-- start DATA SHOWN --

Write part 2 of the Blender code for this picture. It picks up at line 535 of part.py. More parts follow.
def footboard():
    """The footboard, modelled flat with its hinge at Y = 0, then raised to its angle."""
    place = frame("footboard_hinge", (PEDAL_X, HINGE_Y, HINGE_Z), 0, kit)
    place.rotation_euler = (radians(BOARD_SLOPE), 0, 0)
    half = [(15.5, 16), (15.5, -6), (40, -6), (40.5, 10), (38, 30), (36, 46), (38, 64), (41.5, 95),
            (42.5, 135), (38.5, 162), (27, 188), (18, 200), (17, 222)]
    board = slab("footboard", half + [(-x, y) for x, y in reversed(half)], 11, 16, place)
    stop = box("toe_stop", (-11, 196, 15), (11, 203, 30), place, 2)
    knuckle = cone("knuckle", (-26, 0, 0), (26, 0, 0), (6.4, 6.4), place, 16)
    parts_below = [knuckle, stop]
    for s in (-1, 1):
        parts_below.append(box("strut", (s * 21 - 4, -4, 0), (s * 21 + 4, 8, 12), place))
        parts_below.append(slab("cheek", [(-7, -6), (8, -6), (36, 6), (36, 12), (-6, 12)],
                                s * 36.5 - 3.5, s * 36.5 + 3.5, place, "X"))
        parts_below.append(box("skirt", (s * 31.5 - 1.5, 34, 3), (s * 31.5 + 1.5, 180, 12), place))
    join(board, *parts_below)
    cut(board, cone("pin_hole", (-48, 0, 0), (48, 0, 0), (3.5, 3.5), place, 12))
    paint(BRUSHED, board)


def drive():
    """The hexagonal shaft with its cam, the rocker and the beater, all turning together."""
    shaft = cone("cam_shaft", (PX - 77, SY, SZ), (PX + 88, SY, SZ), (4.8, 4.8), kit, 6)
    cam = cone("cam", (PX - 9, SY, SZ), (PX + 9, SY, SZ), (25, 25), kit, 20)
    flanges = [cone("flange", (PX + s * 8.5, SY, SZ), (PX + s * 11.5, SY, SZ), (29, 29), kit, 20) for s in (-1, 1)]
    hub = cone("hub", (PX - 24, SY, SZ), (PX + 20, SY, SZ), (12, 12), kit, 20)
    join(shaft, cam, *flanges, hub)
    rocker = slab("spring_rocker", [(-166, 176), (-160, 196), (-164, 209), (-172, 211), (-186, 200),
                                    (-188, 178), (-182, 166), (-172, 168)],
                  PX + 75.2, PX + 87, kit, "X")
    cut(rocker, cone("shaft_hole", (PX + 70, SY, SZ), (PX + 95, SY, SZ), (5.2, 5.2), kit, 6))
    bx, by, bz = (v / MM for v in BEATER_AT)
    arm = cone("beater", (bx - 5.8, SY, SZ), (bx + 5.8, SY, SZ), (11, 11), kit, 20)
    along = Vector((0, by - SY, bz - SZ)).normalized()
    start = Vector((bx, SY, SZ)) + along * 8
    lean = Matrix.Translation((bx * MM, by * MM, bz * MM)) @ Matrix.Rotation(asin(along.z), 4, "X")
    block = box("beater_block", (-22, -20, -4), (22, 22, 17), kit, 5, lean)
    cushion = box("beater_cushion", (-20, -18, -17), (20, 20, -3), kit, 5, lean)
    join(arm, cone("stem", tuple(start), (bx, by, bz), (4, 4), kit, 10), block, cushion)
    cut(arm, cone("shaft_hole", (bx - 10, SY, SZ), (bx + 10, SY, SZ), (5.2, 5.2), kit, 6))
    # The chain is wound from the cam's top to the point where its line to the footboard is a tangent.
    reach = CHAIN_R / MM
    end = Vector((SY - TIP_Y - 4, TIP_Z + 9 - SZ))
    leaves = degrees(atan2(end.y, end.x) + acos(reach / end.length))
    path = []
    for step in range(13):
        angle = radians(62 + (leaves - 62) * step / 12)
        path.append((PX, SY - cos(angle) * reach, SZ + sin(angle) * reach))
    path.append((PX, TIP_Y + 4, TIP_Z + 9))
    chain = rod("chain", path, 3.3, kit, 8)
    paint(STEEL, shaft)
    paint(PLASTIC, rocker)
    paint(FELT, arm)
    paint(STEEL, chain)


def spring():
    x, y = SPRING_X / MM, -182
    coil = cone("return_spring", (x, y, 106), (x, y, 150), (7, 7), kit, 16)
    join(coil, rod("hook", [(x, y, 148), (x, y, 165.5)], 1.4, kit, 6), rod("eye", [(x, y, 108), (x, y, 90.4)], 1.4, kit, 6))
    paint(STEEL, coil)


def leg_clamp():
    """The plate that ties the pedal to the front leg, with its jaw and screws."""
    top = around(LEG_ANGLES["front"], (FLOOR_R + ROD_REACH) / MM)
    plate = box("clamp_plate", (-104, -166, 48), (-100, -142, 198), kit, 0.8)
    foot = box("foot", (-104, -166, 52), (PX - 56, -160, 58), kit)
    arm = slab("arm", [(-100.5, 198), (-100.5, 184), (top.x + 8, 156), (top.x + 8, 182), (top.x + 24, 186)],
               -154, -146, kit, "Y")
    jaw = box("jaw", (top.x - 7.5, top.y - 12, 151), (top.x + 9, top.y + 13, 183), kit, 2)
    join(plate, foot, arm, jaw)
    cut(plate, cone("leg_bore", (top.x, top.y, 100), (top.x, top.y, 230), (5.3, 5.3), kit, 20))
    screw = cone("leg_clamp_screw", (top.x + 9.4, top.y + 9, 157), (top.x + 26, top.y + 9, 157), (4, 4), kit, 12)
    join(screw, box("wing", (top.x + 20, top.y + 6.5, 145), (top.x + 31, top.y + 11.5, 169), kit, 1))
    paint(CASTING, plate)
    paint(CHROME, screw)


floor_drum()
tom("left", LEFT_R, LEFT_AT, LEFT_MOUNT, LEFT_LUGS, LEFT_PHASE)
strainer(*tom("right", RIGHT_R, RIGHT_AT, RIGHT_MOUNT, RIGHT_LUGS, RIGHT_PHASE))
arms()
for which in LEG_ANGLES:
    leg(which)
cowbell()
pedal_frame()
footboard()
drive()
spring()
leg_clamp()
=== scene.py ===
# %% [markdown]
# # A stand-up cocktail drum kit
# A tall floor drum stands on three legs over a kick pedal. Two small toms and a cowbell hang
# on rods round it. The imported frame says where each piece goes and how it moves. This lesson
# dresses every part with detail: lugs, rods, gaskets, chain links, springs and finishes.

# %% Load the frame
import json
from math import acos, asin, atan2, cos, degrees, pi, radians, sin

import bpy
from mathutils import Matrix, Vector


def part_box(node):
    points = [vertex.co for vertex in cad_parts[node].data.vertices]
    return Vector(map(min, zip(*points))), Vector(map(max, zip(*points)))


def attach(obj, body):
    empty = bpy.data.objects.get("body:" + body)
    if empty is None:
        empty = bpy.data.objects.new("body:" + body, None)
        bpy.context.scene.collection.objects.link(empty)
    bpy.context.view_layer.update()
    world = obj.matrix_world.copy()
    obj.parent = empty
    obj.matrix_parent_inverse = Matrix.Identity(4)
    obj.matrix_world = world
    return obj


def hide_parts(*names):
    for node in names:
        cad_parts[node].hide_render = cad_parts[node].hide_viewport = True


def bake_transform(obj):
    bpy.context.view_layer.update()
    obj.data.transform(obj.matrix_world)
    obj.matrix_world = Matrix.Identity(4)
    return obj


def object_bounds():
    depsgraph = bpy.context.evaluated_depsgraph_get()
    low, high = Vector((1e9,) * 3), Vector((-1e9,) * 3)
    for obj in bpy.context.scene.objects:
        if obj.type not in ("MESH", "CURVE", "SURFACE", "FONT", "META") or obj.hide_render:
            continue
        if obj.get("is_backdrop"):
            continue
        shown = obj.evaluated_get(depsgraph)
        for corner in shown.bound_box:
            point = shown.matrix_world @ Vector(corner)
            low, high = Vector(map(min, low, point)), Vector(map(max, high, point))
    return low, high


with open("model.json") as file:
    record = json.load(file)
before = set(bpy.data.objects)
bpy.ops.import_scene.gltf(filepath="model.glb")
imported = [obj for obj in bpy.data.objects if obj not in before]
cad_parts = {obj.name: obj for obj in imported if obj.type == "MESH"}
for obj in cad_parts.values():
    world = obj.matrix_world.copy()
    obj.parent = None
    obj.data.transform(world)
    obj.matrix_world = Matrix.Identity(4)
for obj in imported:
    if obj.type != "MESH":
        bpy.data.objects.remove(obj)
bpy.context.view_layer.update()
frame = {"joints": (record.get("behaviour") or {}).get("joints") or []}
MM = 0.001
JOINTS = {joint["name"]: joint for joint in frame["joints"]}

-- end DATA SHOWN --
-- start DATA SHOWN --

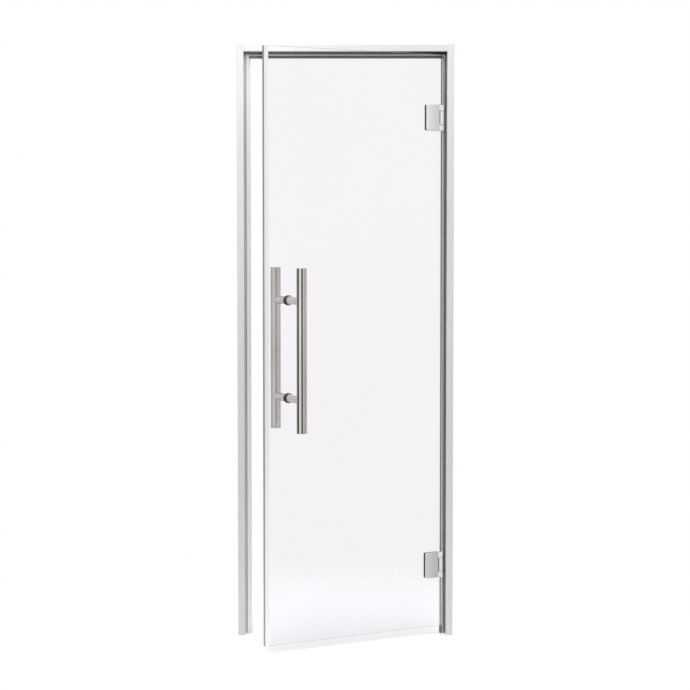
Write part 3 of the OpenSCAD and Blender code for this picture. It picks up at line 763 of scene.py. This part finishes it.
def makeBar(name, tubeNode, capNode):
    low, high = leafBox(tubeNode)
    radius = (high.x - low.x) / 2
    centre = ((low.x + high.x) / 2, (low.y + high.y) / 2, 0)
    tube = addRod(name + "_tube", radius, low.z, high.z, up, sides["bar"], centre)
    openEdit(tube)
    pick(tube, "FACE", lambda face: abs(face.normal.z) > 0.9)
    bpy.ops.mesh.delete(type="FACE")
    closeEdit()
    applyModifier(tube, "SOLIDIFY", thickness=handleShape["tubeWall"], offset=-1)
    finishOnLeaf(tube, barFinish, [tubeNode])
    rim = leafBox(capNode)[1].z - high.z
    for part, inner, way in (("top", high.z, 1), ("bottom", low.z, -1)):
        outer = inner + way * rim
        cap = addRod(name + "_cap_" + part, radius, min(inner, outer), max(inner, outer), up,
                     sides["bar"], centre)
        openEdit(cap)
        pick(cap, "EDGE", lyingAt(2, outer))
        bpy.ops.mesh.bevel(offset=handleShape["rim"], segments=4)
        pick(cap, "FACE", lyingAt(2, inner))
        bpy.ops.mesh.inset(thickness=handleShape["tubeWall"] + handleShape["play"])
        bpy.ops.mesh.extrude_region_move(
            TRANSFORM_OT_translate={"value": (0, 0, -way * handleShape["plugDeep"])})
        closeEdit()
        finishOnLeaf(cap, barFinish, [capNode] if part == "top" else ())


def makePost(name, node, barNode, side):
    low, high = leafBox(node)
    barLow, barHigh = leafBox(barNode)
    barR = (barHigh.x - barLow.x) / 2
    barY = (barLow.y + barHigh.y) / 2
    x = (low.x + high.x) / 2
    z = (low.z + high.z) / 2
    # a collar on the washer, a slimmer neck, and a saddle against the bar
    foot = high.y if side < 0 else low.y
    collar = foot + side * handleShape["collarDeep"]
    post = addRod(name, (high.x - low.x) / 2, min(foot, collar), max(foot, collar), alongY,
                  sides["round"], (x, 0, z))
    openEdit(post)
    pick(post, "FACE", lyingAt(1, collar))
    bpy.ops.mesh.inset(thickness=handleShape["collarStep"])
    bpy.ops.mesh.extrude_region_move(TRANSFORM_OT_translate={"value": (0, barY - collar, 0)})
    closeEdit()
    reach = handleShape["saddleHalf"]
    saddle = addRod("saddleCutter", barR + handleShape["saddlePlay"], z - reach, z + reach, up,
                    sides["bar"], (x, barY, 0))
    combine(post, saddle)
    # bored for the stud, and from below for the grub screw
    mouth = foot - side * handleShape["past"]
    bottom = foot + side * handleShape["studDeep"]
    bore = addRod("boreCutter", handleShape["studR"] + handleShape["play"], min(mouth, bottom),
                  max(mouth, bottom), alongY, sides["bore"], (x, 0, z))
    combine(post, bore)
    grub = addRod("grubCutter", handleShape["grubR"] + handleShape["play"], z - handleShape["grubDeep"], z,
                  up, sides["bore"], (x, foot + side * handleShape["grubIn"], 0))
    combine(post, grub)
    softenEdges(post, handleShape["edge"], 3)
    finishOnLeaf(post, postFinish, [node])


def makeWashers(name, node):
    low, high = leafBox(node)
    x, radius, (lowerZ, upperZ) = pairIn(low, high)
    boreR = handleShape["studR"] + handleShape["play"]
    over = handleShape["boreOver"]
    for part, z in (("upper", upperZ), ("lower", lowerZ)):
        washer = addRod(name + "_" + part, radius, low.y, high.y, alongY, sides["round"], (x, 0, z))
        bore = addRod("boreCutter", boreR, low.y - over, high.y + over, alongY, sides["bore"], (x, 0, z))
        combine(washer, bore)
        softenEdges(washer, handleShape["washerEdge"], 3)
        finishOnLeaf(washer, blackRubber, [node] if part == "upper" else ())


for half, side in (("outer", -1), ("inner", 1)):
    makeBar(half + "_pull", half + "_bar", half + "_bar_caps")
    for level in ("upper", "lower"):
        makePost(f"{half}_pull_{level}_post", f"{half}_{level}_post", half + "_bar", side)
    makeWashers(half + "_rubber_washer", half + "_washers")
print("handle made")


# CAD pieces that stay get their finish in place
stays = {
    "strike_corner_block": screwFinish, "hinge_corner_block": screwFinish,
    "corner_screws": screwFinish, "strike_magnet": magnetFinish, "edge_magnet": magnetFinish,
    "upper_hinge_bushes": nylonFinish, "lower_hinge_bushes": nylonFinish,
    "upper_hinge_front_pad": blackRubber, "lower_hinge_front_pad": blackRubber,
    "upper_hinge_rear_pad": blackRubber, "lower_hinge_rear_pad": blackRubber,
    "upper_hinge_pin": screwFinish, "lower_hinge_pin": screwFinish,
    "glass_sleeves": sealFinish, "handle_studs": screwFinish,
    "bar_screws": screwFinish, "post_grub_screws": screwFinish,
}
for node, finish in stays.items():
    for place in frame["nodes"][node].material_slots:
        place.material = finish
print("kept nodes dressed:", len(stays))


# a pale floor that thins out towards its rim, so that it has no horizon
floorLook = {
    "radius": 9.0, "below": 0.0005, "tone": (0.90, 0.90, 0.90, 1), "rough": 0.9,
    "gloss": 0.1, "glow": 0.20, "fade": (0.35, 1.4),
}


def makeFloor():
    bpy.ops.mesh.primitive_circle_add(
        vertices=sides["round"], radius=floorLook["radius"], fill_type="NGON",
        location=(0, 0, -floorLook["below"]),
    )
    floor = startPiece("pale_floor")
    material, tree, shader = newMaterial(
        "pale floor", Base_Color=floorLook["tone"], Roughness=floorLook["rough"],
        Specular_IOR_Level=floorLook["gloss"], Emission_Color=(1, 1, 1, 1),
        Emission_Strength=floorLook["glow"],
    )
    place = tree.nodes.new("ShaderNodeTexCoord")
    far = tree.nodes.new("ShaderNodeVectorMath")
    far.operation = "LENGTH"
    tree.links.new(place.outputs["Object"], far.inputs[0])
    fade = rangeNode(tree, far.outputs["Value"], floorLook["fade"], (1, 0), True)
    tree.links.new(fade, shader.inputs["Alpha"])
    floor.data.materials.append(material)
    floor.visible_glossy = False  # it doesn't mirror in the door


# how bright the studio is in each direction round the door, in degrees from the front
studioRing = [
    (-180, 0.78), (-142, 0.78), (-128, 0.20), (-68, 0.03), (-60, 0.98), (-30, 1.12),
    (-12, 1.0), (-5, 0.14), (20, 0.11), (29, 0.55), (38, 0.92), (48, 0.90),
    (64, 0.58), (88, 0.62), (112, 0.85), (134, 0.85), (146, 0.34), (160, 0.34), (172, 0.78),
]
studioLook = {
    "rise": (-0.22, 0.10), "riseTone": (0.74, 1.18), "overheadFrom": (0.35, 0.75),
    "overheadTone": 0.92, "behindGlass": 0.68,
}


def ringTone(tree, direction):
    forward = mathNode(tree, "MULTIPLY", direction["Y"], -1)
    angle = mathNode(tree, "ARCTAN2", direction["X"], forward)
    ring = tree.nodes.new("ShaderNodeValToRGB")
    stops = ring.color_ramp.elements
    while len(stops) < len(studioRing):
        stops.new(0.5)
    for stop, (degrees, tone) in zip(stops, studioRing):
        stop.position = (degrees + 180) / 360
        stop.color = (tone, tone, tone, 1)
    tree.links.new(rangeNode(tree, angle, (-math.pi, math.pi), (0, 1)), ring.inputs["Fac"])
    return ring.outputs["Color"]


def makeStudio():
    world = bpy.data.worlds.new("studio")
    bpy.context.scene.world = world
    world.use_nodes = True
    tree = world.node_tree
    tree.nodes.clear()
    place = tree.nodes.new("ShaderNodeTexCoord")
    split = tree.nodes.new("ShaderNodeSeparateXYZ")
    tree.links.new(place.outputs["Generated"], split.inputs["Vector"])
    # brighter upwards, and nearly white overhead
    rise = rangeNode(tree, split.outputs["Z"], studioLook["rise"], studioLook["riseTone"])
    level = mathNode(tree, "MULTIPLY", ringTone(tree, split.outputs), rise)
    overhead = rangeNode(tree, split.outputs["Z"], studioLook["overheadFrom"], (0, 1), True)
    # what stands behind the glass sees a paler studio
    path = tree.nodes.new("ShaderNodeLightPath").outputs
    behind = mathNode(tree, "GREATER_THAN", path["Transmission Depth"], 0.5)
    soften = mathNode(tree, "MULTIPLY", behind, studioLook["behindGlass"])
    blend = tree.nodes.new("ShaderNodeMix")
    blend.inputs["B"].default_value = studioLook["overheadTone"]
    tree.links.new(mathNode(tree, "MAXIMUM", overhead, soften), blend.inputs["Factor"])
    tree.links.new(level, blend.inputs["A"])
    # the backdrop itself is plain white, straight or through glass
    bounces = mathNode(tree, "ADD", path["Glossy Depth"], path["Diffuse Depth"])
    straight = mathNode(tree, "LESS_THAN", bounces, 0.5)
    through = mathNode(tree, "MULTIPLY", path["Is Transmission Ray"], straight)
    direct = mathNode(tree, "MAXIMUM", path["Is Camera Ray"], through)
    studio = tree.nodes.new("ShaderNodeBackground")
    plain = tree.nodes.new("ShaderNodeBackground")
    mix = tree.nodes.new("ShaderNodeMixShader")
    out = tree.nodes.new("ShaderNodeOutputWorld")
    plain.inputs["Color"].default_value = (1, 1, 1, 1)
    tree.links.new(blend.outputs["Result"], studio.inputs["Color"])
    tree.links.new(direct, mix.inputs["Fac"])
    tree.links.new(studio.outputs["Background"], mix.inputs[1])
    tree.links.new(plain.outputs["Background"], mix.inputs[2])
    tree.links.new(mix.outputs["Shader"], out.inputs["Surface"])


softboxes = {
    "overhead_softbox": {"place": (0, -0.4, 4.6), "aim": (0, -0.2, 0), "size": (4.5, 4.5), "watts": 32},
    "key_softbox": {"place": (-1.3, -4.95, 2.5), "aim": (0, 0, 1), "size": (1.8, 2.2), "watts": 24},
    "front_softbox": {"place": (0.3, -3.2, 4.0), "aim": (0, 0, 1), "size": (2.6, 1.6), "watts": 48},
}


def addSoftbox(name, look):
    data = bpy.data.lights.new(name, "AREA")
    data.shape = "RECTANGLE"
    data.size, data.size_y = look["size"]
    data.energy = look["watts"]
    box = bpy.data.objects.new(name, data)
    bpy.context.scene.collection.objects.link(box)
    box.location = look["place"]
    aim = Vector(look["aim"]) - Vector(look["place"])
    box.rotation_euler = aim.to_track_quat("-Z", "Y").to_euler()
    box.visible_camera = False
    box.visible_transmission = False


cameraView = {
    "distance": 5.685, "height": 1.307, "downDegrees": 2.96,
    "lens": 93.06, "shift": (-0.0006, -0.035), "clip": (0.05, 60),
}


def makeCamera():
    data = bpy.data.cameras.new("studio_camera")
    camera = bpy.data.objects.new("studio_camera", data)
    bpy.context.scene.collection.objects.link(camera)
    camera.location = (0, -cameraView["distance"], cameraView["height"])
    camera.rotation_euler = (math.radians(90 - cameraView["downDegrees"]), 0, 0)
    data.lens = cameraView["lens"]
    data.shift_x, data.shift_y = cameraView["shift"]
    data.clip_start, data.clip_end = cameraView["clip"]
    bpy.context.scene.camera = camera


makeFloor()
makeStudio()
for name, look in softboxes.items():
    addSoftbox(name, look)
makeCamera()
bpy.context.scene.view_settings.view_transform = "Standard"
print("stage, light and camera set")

-- end DATA SHOWN --

### CHALLENGE
Locate the lines above that contain "body" and copy them.

### RESPONSE
def attach(obj, body):
    empty = bpy.data.objects.get("body:" + body)
        empty = bpy.data.objects.new("body:" + body, None)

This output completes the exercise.